Microfabrication of silicon tips for scanning probe microscopy

Abstract

This thesis investigates the microfabrication of silicon tips for Scanning Probe Microscopy. First, a microfabrication process was developed to produce silicon tips over 100 um height with a sharp apex of ~10–20 nm. To prevent inadvertent contact between the substrate bearing the tip and the sample being probed, the tip is elevated on a mesa structure. Atomic resolution STM images of graphite are successfully obtained using silicon tips. Subsequently, a co-axial tip was developed for SPELS. SPELS uses an STM tip in field emission mode and then analyses the energy of electrons backscattered. However, the electric field distorts the trajectories of the backscattered electrons.
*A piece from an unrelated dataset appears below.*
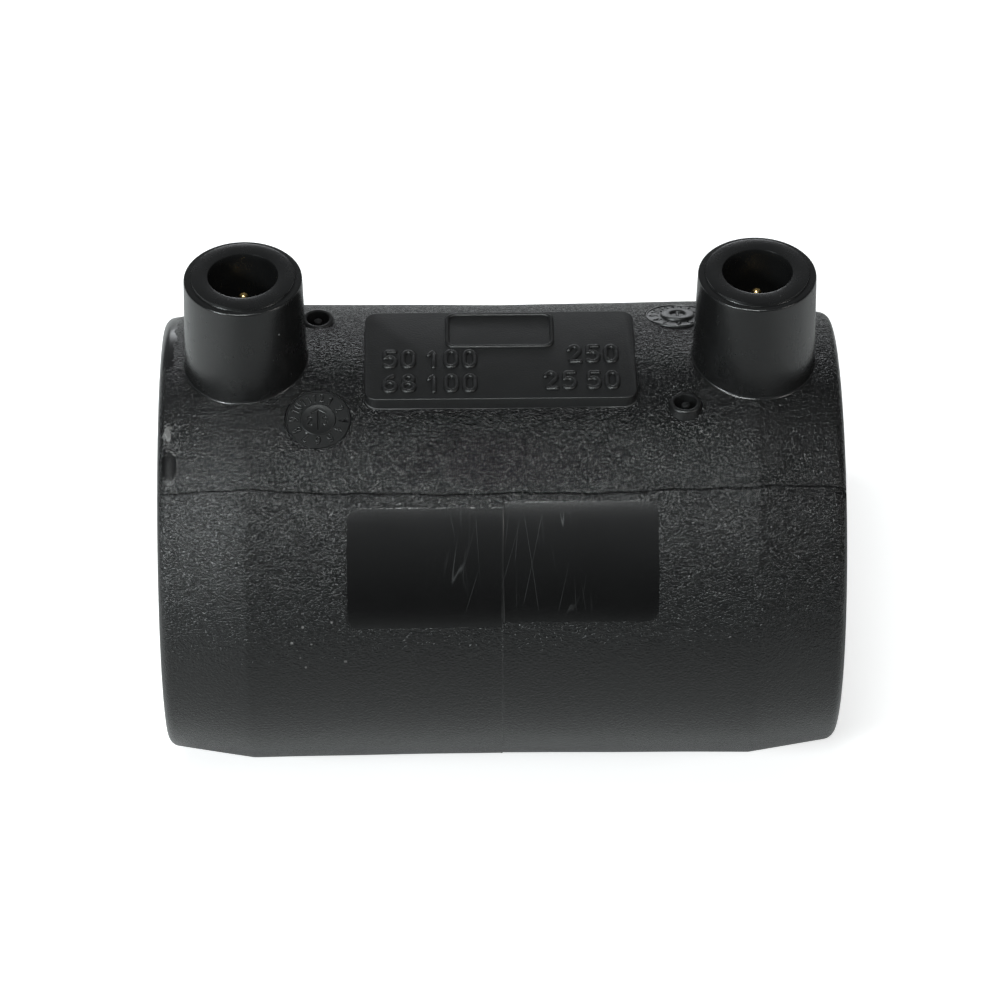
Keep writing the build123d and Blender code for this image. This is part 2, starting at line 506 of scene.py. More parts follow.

A screened co-axial tip was thus designed; the tip consists of a multilayer Si/Au/HfO\(-2\)/Au structure. The outermost Au layer is grounded. SPELS spectra of graphite were successfully obtained for the first time. Third, a multilayered tip was fabricated for the Scanning Probe Electron AnalyseR.. This approach is a combination of STM with an ultraviolet light source. The designed structure is a multilayered silicon tip consisting of Si/SiO\(_2\)/Au/SiO\(_2\)/Au; the three conducting layers act as an electron collector, retarding field analyser, and grounded shield layer, respectively.